Added to its size profile, Ioannou notes, is its proximity to Port Hedland and by extension to Asia. “It’s not in the Rockies — in the middle of northern B. C. — where there’s no power, no infrastructure,” he explains. “It’s in a good location.” That will give it an advantage over other projects in North and South America that would have significantly higher shipping costs to Asia, costs that aren’t necessarily built into those projects’ cash cost economics.
Ioannou also says that the possibility of Moly Mines being able to finance the project because its share price is over a dollar is now, clearly, much greater.

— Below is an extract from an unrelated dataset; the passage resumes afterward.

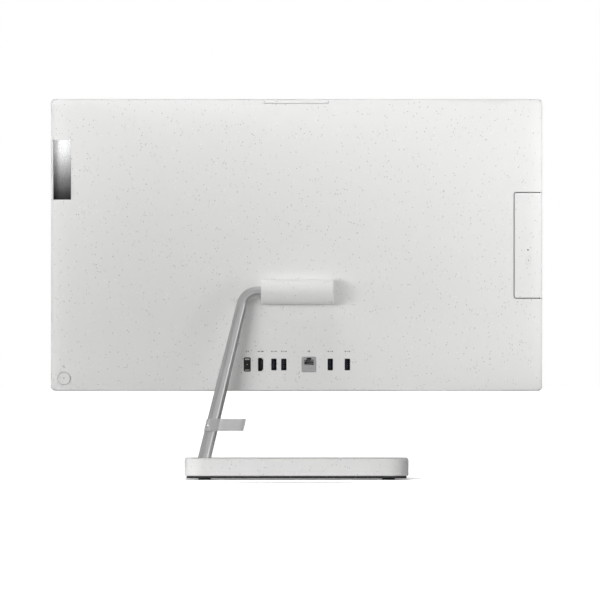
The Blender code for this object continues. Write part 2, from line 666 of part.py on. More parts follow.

When Moly Mines was trading at 30¢, raising funds through equity didn’t make sense, Ioannou says. In either the A$528-million, 10-million-tonne-per-year scenario at Spinifex Ridge, or the larger A$1-billion, 20-million-tonne per year alternative, the company would at that share price have to dilute so much as to become a multibillion-share company.
“But over a dollar, the metrics change,” he says. “That has significant implications for working through financing and what that might look like.”
Though the future of Moly Mines is still uncertain — if also improved — one thing is certain: TCW is sitting pretty.
Not only does it look like TCW will have its loan bearing 20% interest repaid, possibly with the sale of equipment, TCW also received special warrants at a very special price as part of the financing. “At the end of the day, it’s been a fantastic deal for TCW,” Ioannou says. “You know the share price has taken off and they’ve got warrants out at. . . a tenth of a cent basically.
“So what’s that?” Ioannou asks. “A thousand times’ return on your money? And when they do that, it’s gonna cost them about $1,800 (or so) to exercise those warrants and they’re gonna end up with about 15 per cent of the company in terms of share capital.”
Ioannou continues: “It’s ridiculous metrics. I remember when the math first came out, I had to redo it five times — I couldn’t believe it. It’s like I’ll give Moly Mines $1,500 for 15% of the company as an option against whether the company goes bankrupt. It’s worth the risk.”